:: Objective ::
What is needed is the run of lines from the one containing "for name, shape" through the one containing "obj.parent = empty", echoed exactly, with both ends kept and nothing added.

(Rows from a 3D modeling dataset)
○ ○ ○ ○ ○

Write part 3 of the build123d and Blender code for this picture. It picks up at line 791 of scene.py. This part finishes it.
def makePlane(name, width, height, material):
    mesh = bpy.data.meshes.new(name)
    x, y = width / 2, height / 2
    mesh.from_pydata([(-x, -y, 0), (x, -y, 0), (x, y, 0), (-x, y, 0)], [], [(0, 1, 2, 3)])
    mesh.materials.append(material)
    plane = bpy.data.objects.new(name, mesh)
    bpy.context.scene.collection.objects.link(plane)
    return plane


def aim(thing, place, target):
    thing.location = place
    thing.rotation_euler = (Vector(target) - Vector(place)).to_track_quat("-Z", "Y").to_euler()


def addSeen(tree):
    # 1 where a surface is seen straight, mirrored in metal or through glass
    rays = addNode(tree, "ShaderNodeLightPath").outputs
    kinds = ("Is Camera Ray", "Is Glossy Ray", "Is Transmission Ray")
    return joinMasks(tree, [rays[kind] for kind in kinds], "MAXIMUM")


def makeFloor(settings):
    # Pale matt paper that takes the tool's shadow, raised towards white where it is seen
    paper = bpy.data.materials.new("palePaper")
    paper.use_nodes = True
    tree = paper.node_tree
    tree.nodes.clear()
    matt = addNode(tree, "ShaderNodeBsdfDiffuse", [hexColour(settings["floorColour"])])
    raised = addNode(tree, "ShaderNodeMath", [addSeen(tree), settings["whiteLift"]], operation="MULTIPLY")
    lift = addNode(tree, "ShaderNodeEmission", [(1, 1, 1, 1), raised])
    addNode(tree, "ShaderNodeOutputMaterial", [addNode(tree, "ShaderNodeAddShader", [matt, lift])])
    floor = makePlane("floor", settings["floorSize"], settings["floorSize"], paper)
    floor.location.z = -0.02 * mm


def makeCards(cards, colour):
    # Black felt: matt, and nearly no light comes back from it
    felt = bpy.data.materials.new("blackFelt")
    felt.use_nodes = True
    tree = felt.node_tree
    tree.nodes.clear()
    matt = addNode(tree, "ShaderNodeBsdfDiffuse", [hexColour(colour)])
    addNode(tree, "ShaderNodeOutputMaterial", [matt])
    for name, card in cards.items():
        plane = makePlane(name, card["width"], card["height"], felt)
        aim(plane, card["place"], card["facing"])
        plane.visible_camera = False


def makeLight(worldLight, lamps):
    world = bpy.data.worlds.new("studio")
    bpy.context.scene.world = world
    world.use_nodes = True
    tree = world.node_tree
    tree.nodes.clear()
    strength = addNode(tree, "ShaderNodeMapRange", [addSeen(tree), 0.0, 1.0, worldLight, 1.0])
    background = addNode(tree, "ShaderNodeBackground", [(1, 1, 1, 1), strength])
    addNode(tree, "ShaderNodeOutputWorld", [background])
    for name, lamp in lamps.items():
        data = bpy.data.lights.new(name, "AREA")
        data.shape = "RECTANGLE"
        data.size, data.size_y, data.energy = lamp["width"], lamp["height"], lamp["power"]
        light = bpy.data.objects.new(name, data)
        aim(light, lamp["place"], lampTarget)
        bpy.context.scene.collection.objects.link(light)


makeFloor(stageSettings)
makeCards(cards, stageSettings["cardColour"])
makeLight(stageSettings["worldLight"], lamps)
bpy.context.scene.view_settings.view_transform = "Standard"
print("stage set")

○ ○ ○ ○ ○

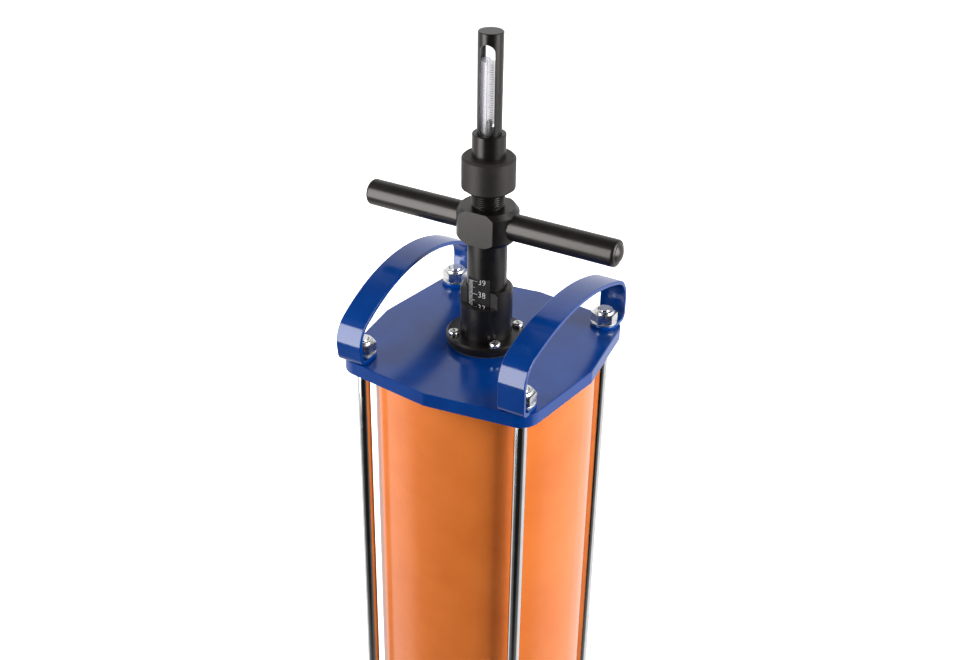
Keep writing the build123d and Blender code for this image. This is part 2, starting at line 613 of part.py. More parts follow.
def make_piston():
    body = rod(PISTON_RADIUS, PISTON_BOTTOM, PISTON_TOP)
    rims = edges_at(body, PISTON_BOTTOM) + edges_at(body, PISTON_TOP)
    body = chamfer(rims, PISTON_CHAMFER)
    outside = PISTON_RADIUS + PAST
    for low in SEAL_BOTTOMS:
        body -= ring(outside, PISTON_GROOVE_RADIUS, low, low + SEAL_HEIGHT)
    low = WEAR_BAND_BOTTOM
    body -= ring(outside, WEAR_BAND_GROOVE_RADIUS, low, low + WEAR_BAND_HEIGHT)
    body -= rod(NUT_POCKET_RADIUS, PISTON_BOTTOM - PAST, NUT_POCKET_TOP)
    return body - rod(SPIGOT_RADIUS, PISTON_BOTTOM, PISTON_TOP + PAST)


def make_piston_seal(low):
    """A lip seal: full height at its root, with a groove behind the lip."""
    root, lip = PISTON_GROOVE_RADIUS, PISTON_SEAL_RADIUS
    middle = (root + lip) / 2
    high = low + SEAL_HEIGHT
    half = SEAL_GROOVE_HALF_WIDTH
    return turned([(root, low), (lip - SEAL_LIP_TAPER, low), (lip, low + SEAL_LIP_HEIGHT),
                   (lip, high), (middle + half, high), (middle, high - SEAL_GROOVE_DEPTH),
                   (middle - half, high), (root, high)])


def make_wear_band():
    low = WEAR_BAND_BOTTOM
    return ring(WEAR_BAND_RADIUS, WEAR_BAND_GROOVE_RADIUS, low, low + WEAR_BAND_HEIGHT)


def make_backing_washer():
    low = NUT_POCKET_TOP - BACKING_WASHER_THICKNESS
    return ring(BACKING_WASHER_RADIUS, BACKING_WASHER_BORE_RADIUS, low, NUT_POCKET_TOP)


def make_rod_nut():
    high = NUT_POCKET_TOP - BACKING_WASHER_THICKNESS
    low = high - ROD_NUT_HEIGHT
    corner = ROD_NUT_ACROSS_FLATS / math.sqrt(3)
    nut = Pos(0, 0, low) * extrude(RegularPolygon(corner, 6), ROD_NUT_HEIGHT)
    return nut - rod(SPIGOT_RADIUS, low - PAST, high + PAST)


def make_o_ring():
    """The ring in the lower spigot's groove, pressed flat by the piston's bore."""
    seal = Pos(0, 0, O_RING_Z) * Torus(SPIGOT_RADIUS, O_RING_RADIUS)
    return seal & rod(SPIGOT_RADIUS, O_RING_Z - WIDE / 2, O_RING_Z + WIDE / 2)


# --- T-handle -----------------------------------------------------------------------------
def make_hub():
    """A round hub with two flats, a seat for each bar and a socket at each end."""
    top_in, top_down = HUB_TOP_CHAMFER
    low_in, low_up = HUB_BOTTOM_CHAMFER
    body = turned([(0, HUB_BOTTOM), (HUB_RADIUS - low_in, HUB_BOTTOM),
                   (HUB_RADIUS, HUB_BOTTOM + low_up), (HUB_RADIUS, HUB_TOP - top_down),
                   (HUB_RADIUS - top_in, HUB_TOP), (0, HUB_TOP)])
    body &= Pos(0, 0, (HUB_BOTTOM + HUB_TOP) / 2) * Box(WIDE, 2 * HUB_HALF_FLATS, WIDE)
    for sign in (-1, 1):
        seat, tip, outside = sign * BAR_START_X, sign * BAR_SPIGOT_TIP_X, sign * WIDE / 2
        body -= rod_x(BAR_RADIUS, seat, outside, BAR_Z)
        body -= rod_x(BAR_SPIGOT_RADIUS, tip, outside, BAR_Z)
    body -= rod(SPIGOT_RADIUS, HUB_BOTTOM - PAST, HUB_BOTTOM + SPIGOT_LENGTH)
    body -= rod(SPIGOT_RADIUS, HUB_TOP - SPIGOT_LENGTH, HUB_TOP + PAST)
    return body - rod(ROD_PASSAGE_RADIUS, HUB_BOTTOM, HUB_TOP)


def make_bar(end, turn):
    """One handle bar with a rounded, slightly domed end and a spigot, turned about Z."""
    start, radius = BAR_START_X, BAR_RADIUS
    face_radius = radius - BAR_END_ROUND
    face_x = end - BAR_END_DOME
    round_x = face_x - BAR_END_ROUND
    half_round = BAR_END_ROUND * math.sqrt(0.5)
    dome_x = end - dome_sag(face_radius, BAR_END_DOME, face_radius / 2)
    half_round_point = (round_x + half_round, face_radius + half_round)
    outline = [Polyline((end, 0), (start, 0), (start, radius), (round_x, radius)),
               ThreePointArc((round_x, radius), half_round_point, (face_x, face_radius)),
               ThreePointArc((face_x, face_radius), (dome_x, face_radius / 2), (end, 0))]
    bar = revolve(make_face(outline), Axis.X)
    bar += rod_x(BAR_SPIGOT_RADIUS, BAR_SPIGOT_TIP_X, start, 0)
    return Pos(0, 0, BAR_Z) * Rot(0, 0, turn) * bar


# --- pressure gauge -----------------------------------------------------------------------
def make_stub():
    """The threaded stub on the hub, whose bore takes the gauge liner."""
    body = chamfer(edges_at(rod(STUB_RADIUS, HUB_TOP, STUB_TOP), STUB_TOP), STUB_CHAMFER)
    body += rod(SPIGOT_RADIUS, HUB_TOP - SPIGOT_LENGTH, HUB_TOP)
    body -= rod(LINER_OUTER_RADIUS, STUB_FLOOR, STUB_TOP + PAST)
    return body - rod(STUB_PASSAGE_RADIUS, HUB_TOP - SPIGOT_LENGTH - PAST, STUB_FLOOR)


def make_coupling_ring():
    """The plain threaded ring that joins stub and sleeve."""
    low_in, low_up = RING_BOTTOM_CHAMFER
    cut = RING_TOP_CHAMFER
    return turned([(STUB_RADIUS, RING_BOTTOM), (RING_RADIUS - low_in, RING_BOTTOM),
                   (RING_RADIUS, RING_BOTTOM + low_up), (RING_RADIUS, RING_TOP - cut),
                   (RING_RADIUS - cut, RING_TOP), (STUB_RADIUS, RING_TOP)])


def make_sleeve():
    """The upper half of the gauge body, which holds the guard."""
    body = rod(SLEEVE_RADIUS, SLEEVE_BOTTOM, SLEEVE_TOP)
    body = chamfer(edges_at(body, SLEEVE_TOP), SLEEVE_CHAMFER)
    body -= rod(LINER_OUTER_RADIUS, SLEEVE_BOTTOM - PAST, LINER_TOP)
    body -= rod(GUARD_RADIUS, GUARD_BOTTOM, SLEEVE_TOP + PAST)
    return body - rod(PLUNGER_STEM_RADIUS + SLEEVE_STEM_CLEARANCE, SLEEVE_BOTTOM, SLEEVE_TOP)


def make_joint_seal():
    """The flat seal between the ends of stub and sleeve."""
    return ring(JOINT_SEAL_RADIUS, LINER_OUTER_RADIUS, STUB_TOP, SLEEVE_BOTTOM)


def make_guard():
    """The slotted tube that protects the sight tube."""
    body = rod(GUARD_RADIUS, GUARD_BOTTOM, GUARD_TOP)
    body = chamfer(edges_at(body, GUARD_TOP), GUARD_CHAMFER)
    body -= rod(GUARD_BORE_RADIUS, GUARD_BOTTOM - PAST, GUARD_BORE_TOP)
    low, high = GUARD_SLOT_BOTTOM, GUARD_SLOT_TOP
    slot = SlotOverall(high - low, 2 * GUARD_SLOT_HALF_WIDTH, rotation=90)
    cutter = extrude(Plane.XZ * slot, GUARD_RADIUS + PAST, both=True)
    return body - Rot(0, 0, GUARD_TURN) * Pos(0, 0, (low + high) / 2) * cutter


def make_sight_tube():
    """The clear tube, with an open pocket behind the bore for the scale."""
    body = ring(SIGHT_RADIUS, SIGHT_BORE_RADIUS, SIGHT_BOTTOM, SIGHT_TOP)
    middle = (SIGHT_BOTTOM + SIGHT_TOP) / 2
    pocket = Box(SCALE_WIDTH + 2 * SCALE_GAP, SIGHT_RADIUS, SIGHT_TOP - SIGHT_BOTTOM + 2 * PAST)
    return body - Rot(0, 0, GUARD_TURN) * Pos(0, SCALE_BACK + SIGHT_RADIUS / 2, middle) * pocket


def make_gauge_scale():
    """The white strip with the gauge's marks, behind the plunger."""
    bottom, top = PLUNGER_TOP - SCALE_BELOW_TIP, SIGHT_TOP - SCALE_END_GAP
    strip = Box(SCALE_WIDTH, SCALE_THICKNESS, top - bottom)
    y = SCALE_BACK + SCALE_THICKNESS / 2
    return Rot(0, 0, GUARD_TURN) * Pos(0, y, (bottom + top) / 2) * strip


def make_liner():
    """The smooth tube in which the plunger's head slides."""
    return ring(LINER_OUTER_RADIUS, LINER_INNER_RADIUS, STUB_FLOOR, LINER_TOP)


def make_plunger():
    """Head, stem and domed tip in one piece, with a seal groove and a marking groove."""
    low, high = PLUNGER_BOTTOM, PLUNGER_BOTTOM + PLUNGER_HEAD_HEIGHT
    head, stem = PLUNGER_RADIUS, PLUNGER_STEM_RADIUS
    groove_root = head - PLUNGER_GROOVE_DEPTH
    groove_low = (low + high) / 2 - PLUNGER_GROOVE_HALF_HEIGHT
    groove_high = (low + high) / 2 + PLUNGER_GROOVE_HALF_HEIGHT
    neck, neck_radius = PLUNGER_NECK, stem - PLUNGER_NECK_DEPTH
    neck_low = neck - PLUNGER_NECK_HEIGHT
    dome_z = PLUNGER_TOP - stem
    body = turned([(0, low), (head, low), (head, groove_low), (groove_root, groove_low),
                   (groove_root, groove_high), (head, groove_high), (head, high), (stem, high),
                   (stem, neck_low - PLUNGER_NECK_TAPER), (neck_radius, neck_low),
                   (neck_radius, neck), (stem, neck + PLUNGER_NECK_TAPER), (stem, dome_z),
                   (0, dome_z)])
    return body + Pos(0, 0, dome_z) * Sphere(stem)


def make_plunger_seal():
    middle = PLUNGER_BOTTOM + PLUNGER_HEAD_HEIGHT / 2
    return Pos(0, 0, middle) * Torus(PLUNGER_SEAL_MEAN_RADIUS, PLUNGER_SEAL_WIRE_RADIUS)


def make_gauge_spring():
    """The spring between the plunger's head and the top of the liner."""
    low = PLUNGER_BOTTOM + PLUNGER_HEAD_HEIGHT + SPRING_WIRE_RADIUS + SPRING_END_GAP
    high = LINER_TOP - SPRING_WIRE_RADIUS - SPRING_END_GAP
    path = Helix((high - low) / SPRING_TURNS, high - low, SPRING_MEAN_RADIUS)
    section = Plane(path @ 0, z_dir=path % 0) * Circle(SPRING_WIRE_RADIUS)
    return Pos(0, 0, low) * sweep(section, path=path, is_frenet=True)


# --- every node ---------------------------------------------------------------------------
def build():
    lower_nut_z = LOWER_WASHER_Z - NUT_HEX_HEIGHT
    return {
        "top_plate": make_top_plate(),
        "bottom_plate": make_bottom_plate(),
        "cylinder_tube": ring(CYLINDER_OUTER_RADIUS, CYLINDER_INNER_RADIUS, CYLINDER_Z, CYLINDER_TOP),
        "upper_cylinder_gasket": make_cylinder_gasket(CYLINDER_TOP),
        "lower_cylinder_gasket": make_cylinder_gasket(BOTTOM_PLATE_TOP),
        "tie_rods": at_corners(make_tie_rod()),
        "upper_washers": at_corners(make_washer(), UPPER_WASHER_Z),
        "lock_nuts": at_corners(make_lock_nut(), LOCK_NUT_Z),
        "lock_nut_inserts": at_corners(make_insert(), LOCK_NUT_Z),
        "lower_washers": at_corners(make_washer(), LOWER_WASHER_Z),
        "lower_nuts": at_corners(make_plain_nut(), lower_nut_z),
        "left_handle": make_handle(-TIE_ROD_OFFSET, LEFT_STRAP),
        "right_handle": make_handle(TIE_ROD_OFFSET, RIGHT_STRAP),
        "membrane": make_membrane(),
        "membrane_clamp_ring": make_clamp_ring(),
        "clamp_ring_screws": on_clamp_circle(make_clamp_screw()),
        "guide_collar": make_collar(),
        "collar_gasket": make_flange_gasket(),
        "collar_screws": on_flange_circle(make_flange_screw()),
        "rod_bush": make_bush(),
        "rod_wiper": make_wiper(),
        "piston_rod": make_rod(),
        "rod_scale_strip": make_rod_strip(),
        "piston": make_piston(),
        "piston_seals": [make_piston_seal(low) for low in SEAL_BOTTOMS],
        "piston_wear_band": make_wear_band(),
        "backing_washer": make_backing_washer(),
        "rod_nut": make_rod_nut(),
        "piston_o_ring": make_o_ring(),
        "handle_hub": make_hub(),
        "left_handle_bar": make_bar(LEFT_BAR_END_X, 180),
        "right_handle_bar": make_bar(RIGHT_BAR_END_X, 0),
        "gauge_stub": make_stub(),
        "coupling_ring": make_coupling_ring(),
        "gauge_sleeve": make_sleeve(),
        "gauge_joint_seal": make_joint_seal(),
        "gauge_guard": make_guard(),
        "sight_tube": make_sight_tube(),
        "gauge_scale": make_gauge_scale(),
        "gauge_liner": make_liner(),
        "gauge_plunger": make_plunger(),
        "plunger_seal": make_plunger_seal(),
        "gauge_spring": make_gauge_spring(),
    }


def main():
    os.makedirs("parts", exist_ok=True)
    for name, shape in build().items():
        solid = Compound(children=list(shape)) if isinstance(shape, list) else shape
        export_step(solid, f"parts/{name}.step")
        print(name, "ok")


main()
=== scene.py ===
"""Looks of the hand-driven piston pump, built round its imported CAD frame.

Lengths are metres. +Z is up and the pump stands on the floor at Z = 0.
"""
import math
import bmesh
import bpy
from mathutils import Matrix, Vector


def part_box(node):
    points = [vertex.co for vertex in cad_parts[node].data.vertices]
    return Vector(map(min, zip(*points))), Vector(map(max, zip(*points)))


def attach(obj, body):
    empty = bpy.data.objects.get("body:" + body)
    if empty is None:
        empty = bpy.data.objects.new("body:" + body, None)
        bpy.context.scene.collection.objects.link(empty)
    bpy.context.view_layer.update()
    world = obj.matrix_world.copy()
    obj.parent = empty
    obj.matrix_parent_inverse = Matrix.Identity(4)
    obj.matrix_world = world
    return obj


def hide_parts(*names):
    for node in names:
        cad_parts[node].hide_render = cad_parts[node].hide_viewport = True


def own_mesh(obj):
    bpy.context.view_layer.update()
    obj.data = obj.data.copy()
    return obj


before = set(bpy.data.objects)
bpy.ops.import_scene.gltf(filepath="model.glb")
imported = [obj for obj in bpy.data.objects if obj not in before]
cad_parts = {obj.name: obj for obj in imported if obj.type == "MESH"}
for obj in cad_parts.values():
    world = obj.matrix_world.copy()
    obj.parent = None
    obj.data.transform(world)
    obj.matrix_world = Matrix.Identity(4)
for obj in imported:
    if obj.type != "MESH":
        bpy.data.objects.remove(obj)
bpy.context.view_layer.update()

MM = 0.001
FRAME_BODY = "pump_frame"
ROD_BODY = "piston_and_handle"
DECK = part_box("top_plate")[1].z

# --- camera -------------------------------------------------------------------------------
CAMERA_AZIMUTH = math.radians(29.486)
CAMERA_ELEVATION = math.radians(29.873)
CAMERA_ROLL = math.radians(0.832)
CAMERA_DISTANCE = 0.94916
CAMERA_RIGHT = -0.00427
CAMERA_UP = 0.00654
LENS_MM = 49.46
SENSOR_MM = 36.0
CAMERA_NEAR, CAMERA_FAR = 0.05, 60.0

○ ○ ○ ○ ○

:: Correct output ::
    for name, shape in build().items():
        solid = Compound(children=list(shape)) if isinstance(shape, list) else shape
        export_step(solid, f"parts/{name}.step")
        print(name, "ok")


main()
=== scene.py ===
"""Looks of the hand-driven piston pump, built round its imported CAD frame.

Lengths are metres. +Z is up and the pump stands on the floor at Z = 0.
"""
import math
import bmesh
import bpy
from mathutils import Matrix, Vector


def part_box(node):
    points = [vertex.co for vertex in cad_parts[node].data.vertices]
    return Vector(map(min, zip(*points))), Vector(map(max, zip(*points)))


def attach(obj, body):
    empty = bpy.data.objects.get("body:" + body)
    if empty is None:
        empty = bpy.data.objects.new("body:" + body, None)
        bpy.context.scene.collection.objects.link(empty)
    bpy.context.view_layer.update()
    world = obj.matrix_world.copy()
    obj.parent = empty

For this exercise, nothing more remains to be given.